As I read the post on Resolving the Trust Paradox by John Hagel, I was reminded of two things—the talk on the power of vulnerability by Brene Brown and what Morten Hansen says about tacit knowledge sharing in his book Collaboration: How Leaders Avoid the Traps, Create Unity, and Reap Big Results. I had written about the latter in my post Molotov cocktail = Weak ties x complicated knowledge.
Hansen explains Molotov cocktail in the context of network building and explains how weak ties can be detrimental to the transfer of tacit knowledge. Tacit knowledge (by definition knowledge that is un-codified, not visible and sometimes, not “articulatable” in very black and white terms) requires strong ties to be shared. Strong ties—as we know—are based on trust.
With complexity, chaos and constant change taking over and becoming the norm, we can expect codified knowledge stocks to have a shorter shelf-life. A constant state of flux will give rise to ambiguity, uncertainties and questions—all of which will exist in the form of tacit knowledge in the minds of people as they encounter real world challenges, device innovative ways to deal with those, make mistakes and learn from them. We have moved from an age of best practices to emerging practices and no one can be intelligent on their own any more, as rightly quoted by Michele Martin in her post Learning Together. I loved the quote so I have pasted it in its entirety below:
(Socrates) introduced the idea that individuals could not be intelligent on their own, that they need someone else to stimulate them. . . His brilliant idea was that if two unsure individuals were put together, they could achieve what they could not do separately; they could discover the truth, their own truth, for themselves. ~Theodore Zeldin, An Intimate History of Humanity
The complexity is further compounded by the nature of distributed organizations. In today’s model of a global organization, teams are often scattered, employees work onsite or from home, road warriors are always “on the road”—in short, the concept of teams working shoulder to shoulder every day, literally and metaphorically standing by each other, talking over problems and challenges at their desks are slowly being replaced by virtual teams who interact via social tools and platforms, use Webex for meetings, get into teleconferences to talk over issues and update each other via emails. In this context, how do we build trust? Given that knowledge sharing and knowledge building are much more than an exchange of information and updates and involves the realm of tacit knowledge, it is critical that we build trust first.

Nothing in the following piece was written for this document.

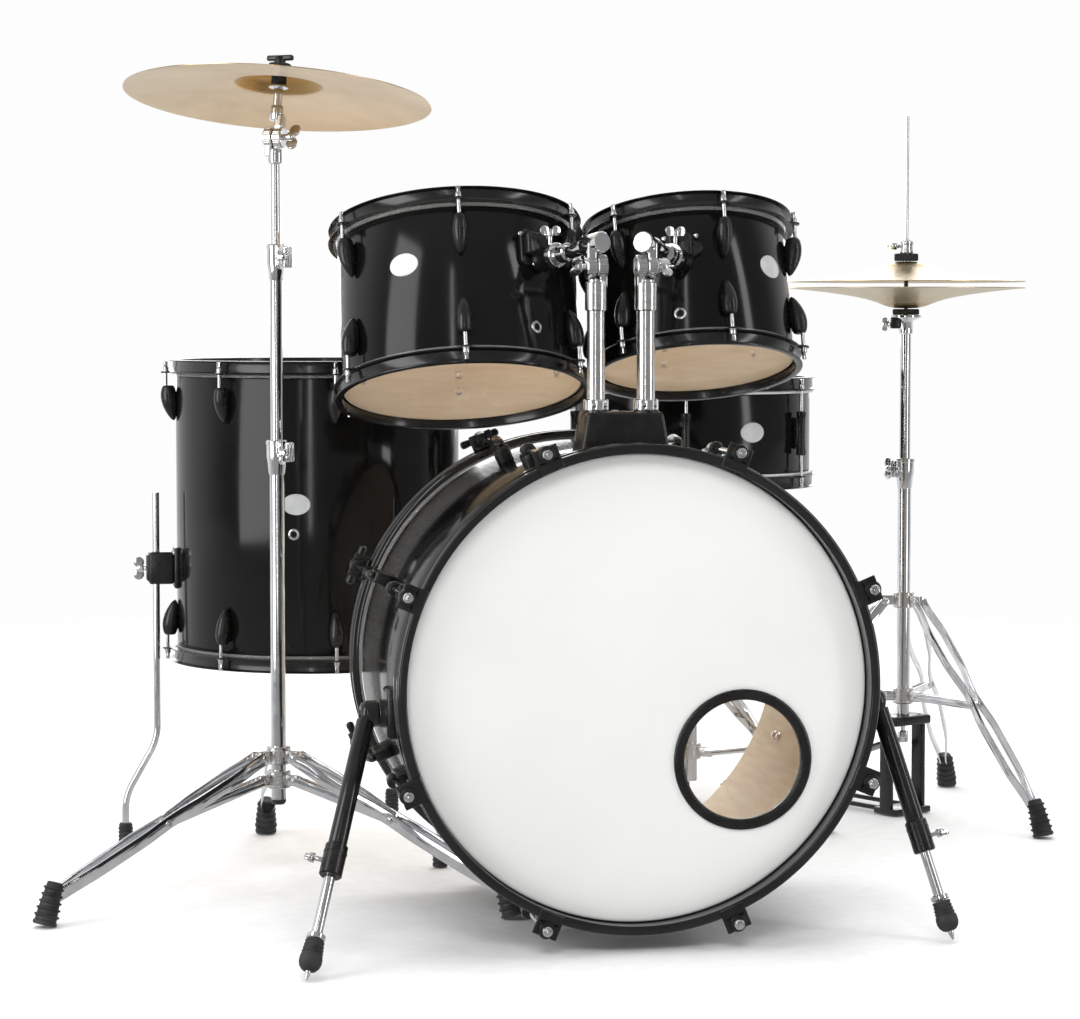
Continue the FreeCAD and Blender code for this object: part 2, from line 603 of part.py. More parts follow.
def crash_stand():
    x, y = CRASH
    lower = tube((x, y, 112), (x, y, 590), 10.0, 8.9)
    parts = [lower, clamp_collar(x, y, 556, 592, 14.5, 10.02, -35.0)]
    parts += tripod(x, y, (217.0, 312.0, 87.0), 395.0, 172.0, 140.0, 200.0, 10.0)
    write("crash_stand", parts)
    middle = tube((x, y, 470), (x, y, 846), 8.9 - GAP, 6.9)
    mid = join([middle, tube((x, y, 812), (x, y, 850), 11.5, 6.9)])
    ear = clamp_collar(x, y, 815, 848, 12.5, 6.9, -35.0)
    write("crash_middle_tube", [join([mid, ear])])
    upper = tube((x, y, 740), (x, y, 962), 6.5)
    fork = tube((x, y, 955), (x, y, 975), 10.0)
    cheek = tube((x - 13, y, CRASH_TILT_Z), (x - GAP, y, CRASH_TILT_Z), 14.0)
    neck = box(x - 13, x - 3, y - 8, y + 8, 965, CRASH_TILT_Z)
    bolt = tube((x - 4, y, CRASH_TILT_Z), (x + 18, y, CRASH_TILT_Z), 4.0)
    screw = wing((x + 16, y, CRASH_TILT_Z), (1, 0, 0), (0, 0.4, 1), 6, 4.0, 14.0, 12.0)
    clear = tube((x + 0.1, y, CRASH_TILT_Z), (x + 13.4, y, CRASH_TILT_Z), 16.0).cut(bolt)
    body = join([upper, fork, cheek, neck]).cut(clear)
    top = join([body, bolt, screw])
    top.rotate(V(x, y, 0), V(0, 0, 1), CRASH_TURN)
    write("crash_upper_tube", [top])

    def lean(shape):
        c = shape.copy()
        c.rotate(V(0, 0, 0), V(1, 0, 0), CRASH_BACK)
        c.rotate(V(0, 0, 0), V(0, 0, 1), CRASH_TURN)
        c.translate(V(x, y, CRASH_TILT_Z))
        return c
    knuckle = tube((GAP * 0.5, 0, 0), (13.0, 0, 0), 14.0)
    riser = bar((6.5, 0, 0), (4, 0, 30), 12.5, 14.0, (1, 0, 0))
    hub = tube((0, 0, 22), (0, 0, 42), 9.0)
    sleeve = tube((0, 0, 40), (0, 0, 66), 6.5)
    cup = tube((0, 0, 66), (0, 0, 69), 13.0)
    rod = tube((0, 0, 66), (0, 0, 106), 4.0)
    head_piece = join([knuckle, riser, hub, sleeve, cup, rod])
    head_piece = head_piece.cut(tube((-30, 0, 0), (30, 0, 0), 4.0 + GAP))
    head_piece = head_piece.cut(tube((-40, 0, 0), (GAP * 0.4, 0, 0), 14.0 + GAP))
    write("crash_tilter", [lean(head_piece)])
    plate = cymbal(CRASH_R, 58.0, 22.0, 18.0)
    plate.translate(V(0, 0, CRASH_EDGE))
    felts = [tube((0, 0, 69.3), (0, 0, 88.0), 10.0, 4.8), tube((0, 0, 93.9), (0, 0, 98.0), 15.0, 4.8)]
    write("crash_cymbal", [lean(plate)])
    nut = tube((0, 0, 98.4), (0, 0, 108), 7.5).fuse(box(-19, 19, -4, 4, 102, 110)).cut(
        tube((0, 0, 60), (0, 0, 106.5), 4.0 + 0.05))
    write("crash_wing_nut", [lean(s) for s in felts + [nut]])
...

Enter social business! Emergent social platforms made communication and knowledge sharing easy even among people residing on opposite corners of the planet, total strangers to each other. We suddenly had access to all the experts whose books and posts we had read with admiration. Twitter changed it all. Seeing how individuals adopted the entry of e2.0 for personal growth and development, organizations decided to jump onto this bandwagon, and with good reason. Adopt, adapt or be annihilated!
But very soon organizations treading the path of social business realize that a “platform does not well-knit organization build”. What is required is a move toward a trust-based, dialogue-driven culture that will facilitate the evolution of new ideas, reshaping of the old and the spread of the new. Collaboration in an enterprise is very different from collaborating with individuals for one’s personal goals. As Hansen explains in Collaboration, organizational collaboration is meant to achieve certain goals—whether it is to resolve a tenacious problem, come up with a new product line, or to make a breakthrough discovery. However, matters become sticky here. All of these situations require the sharing of tacit knowledge, a willingness to express half-formed thoughts, safety belts that allow people to make mistakes publicly and learn from each other. And the overarching quality that can make this happen is trust.
And in the context of a distributed workforce with workers who have in all probability never met each other, how easy or challenging is it to build trust? Can we engage in meaningful conversations via a social platform with someone we have never met before and share those half-formed thoughts?
Even as organizations invest in social platforms to conduct their day to day to business, online communities are taking over real world teams. This does not automatically make the former more efficient, it is just the way it is going to be. We can no more fight it than we can prevent the sun from rising. And this is where I think one of the biggest behaviour changes is needed. As John Hegel says in the post, “It turns out that the very practices that helped us to build trust in the past are now contributing to the erosion of trust.” If we continue with practices that helped us to foster trust in an environment where we met each other face to face almost daily, those practices are not going to be very effective in an environment driven by activity streams, social tools and apps, and conference calls.
When the very premise of communication has changed, we have to re-think and re-imagine our efforts at building at trust. It will require a great deal more courage to come forth and express our fumbling ideas on a social platform for all and sundry to see and comment on than it did to express it within the safety of a room with five other people of one’s team.